CdC: Das Phantom ist zu einem bestimmten Zeitpunkt in die Theorie des Kinos gedacht worden, doch heute geht diese Idee eher gegen die vorherrschende Auffassung von Bild, nämlich dass es eine Beständigkeit des Sichtbaren gäbe, an die man glauben müsse.

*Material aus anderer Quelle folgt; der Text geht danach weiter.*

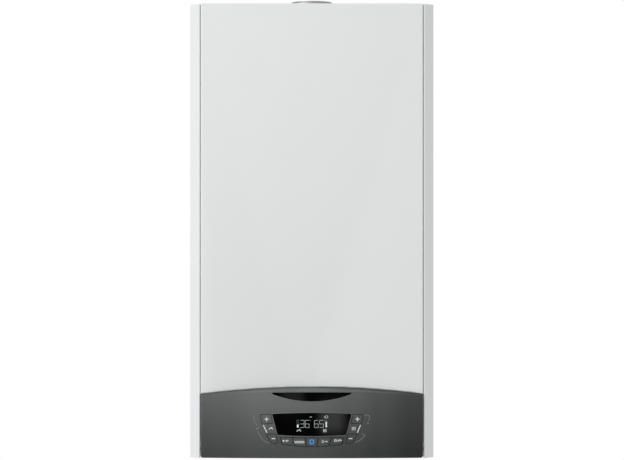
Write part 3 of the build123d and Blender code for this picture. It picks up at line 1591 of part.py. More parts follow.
# Ignition and flame-sensing leads between the spark generator and the electrodes
lead_runs = []
for port_rise, electrode_height in zip(reversed(spark_ports), electrode_heights):
    port_height = spark_low + port_rise
    tip = door_front + electrode_length - 4
    lead_runs.append(pipe(
        [
            (spark_middle, spark_front + spark_port_length, port_height),
            (spark_middle, spark_front + 34, port_height),
            (spark_middle + 3, tip - 12, port_height + 30),
            (spark_middle + 6, tip, electrode_height - 25),
            (spark_middle + 30, tip, electrode_height),
            (electrode_x - electrode_radius - side_fit, tip, electrode_height),
        ],
        lead_radius,
    ))
with BuildPart() as wiring:
    for run in lead_runs:
        add(run)
wiring.part.label = "wiring"
export_step(wiring.part, "parts/wiring.step")

# Screws and nuts that show when the cover is off: burner door, collar, top panel, cross rail and hinges
with BuildPart() as casing_screws:
    for number in range(nut_count):
        nut = Vector(nut_circle, 0, 0).rotate(Axis.Z, (number + 0.5) * 360 / nut_count)
        forward(exchanger_x + nut.X, exchanger_height + nut.Y, door_front, door_front + nut_thickness,
                screw_head)
    for side in (-1, 1):
        for reach in (collar_screw_inset - collar_flange_depth, collar_flange_depth - collar_screw_inset):
            upright(side * (collar_flange - collar_screw_inset), flue_depth + reach,
                    panel_top + collar_plate, panel_top + collar_plate + head_height, screw_head)
        for x in top_screws:
            upright(side * x, frame_face + top_screw_inset, panel_top, panel_top + head_height, screw_head)
        for height in (rail_bottom + rail_screw_inset, rail_top - rail_screw_inset):
            forward(side * (rail_half - small_head_inset), height, rail_front, rail_front + head_height,
                    small_head)
        for height in bracket_screws:
            under = inner - bracket_plate
            sideways(*sorted((side * under, side * (under - head_height))), hinge_depth - 1, height,
                     small_head)
casing_screws.part.label = "casing_screws"
export_step(casing_screws.part, "parts/casing_screws.step")
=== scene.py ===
import json
import math

import bmesh
import bpy
from mathutils import Matrix, Vector
from mathutils.bvhtree import BVHTree


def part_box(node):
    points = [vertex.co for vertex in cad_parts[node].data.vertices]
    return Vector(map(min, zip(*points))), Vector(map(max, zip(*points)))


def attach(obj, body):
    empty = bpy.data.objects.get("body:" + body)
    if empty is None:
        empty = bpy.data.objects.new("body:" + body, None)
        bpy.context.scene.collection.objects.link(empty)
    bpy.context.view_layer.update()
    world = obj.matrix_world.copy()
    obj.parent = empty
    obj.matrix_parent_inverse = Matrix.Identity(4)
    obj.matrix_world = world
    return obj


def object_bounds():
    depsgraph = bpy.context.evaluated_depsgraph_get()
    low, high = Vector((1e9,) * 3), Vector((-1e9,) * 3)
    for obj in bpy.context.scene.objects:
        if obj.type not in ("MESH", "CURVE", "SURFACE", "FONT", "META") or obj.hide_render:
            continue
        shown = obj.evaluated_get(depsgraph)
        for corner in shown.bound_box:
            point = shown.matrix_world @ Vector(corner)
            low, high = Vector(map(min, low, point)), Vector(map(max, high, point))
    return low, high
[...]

JD: In einer spontanen Ideologie des Bildes vergisst man häufig zwei Dinge: die Technik und den Glauben. Die Technik, nämlich dass man da, wo das Bild (die Reportage oder der Film) uns vor die Sache selbst bringen soll, ohne Trickserein und ohne Artefakte, gern vergisst, dass die Technik die Sache vollkommen umgestalten, neu zusammensetzen und artifizialisieren kann. Und dann gibt es dieses sehr eigenartige Phänomen, welches das des Glaubens ist. Selbst bei einem Film mit fiktiver Story wahrt ein Phänomen von Glauben, von »tun als ob«, eine sehr schwierig zu analysierende spezifische Qualität: An einen Film »glaubt« man mehr.  An einen Roman glaub man weniger oder auf <eine> andere Weise. Bei der Musik ist das noch etwas anderes, sie impliziert keinen Glauben. Sobald es romanhafte Darstellung oder kinematographische Fiktion gibt, wird ein Phänomen von Glauben von der Darstellung getragen. Die Gespenstigkeit ist ein Element, in welchem der Glaube weder gesichert noch bestritten ist. Deshalb glaube ich, dass man die Frage der Technik mit der des Glaubens im religiösen und treuhänderischen Sinne, nämlich mit der dem Bild – und dem Phantasma – gewährten Glaubwürdigkeit verbinden muss. Im griechischen und nicht nur im Griechischen bezeichnet phantasma das Bild und den Wiedergänger. Das phantasma ist ein Gespenst.